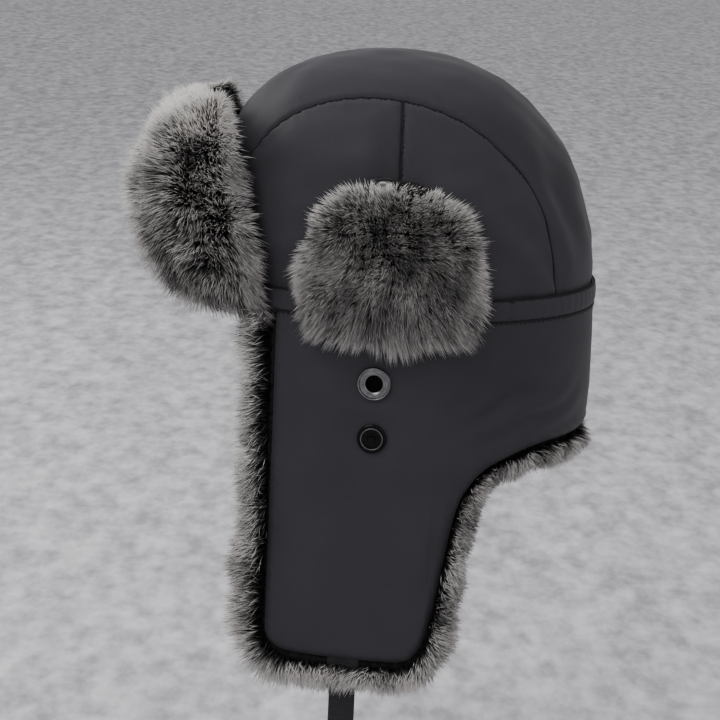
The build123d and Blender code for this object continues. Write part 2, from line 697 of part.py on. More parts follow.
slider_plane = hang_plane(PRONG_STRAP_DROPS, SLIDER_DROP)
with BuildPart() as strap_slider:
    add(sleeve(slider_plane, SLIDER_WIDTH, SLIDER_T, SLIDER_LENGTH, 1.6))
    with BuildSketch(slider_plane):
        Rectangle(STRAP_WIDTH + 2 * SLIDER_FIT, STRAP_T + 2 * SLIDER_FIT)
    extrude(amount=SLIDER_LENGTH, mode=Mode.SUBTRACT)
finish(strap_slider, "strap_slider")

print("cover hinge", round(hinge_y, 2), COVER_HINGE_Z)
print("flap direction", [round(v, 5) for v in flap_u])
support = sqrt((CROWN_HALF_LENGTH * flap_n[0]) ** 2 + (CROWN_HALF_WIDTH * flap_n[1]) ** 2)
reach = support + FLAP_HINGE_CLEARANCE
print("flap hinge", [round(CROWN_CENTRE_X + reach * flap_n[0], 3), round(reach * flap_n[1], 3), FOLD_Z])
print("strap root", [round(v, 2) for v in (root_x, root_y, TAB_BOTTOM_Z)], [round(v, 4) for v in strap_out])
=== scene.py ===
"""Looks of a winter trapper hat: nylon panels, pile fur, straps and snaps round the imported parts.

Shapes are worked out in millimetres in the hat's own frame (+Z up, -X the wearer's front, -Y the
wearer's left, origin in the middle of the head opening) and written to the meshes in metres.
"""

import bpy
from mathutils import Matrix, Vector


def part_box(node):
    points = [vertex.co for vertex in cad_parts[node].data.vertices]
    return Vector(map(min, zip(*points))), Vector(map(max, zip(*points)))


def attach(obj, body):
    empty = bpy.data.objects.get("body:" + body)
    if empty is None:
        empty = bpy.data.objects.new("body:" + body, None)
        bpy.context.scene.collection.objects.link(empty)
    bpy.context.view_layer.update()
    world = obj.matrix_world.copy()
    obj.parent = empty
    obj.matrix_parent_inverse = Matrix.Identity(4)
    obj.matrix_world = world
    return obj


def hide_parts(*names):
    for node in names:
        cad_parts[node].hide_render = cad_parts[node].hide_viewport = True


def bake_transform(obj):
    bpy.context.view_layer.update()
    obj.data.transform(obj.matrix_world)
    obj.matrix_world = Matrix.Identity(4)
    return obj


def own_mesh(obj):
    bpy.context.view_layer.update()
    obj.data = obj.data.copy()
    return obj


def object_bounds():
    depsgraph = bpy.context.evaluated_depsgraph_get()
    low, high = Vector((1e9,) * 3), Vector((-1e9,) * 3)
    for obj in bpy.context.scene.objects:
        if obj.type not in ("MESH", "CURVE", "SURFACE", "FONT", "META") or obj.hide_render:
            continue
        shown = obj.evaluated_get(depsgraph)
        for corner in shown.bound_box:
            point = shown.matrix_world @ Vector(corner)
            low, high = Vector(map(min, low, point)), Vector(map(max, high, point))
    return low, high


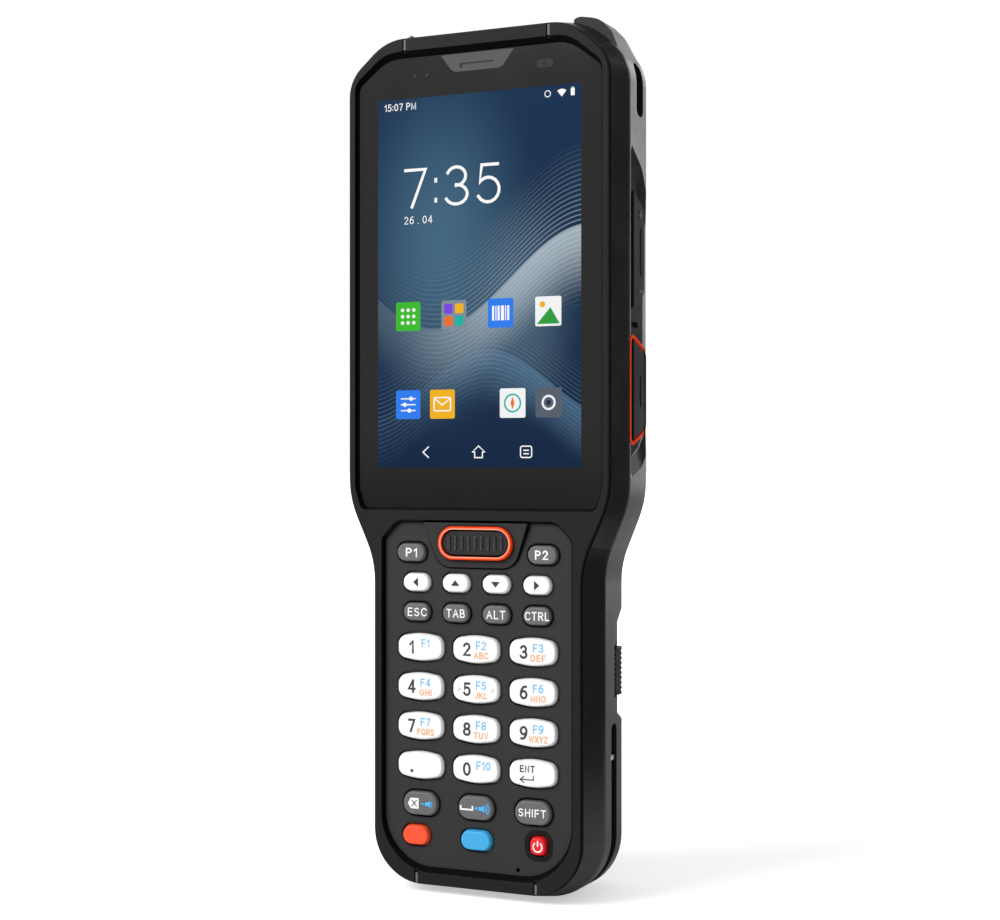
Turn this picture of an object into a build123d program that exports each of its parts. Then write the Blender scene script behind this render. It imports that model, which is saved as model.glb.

****************************************

▶ **Problem**
Using the entries above, extract exactly the span from the line with "round(hinge_y, 2), COVER_HINGE_Z)" to the line with "from mathutils import Matrix, Vector", both lines included; leave out everything else.

▶ **Final answer**
print("cover hinge", round(hinge_y, 2), COVER_HINGE_Z)
print("flap direction", [round(v, 5) for v in flap_u])
support = sqrt((CROWN_HALF_LENGTH * flap_n[0]) ** 2 + (CROWN_HALF_WIDTH * flap_n[1]) ** 2)
reach = support + FLAP_HINGE_CLEARANCE
print("flap hinge", [round(CROWN_CENTRE_X + reach * flap_n[0], 3), round(reach * flap_n[1], 3), FOLD_Z])
print("strap root", [round(v, 2) for v in (root_x, root_y, TAB_BOTTOM_Z)], [round(v, 4) for v in strap_out])
=== scene.py ===
"""Looks of a winter trapper hat: nylon panels, pile fur, straps and snaps round the imported parts.

Shapes are worked out in millimetres in the hat's own frame (+Z up, -X the wearer's front, -Y the
wearer's left, origin in the middle of the head opening) and written to the meshes in metres.
"""

import bpy
from mathutils import Matrix, Vector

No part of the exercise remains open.